This is an admittedly geeky thing but thought it could be fun. I'm planning a long-term plan for running marathons in 2 years, basically starting from the couch. A lot of basebuilding schedules just don't click with me so I figured I'd try to create my own, while holding onto basic principles prescribed by Jack Daniels and others. I decided to play around with the golden ratio (0.618034) derived from the Fibonacci sequence, which I'm sure a lot of you are familiar with from the DaVinci Code and/or math class.

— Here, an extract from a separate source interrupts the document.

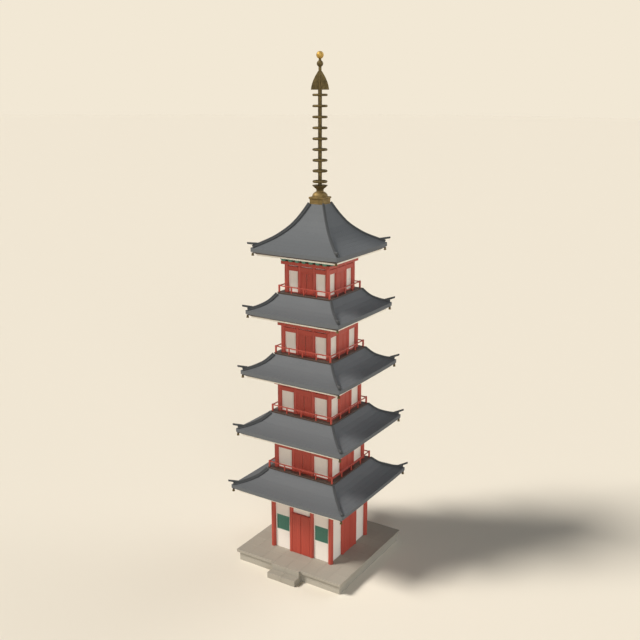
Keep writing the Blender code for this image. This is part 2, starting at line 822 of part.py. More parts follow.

My plan is to work toward a goal weekly mileage for BASEBUILDING ONLY that would put me in great condition for starting to train for marathons.
Constraints:
Long runs not to exceed 30% of weekly mileage
Alternate hard and easy days
Start doubles around 55 miles/week
Weekday runs not to exceed one hour each
One day off a week (a necessity for me)
Goal weekly plan for BASEBUILDING phase (55 miles/week):
Sunday = 16.2 miles = 0.618304 x 26.21876 miles
Monday = 6.2 miles = (0.618304)^3 x 26.21876 miles
Tuesday = 10.0 miles* = (0.618304)^2 x 26.21876 miles
Wednesday = 6.2 miles
Thursday = 10.0 miles*
Friday = 6.2 miles
Saturday = rest
*10-mile days are to be broken up into 2 separate runs
I like that this plan consists of 10K and 10M segmentsIn order to work up to that 55 miles/week plan, I came up with two intermediate plans by successively multiplying 0.618304 by each of those numbers:
Starting weekly plan (21 miles/week):
Sunday = 6.2 miles (10K distance - could use races as training runs)
Monday = 2.4 miles
Tuesday = 3.8 miles
Wednesday = 2.4 miles
Thursday = 3.8 miles
Friday = 2.4 miles
Saturday = rest
Intermediate weekly plan (34 miles/week):
Sunday = 10.0 miles
Monday = 3.8 miles
Tuesday = 6.2 miles
Wednesday = 3.8 miles
Thursday = 6.2 miles
Friday = 3.8 miles
Saturday = rest
After I move from the 21 mpw plan to the 34 to the 55, then I can start getting into some real training plans involving tempo runs, hill work, speedwork, and 20+ mile runs. I don't have any ideas about that just yet.
So my question to you all is, are there any problems with this basebuilding schedule, or anything you'd like to add? As a scientist, I know that things can look great in theory, but in practice is a whole other story.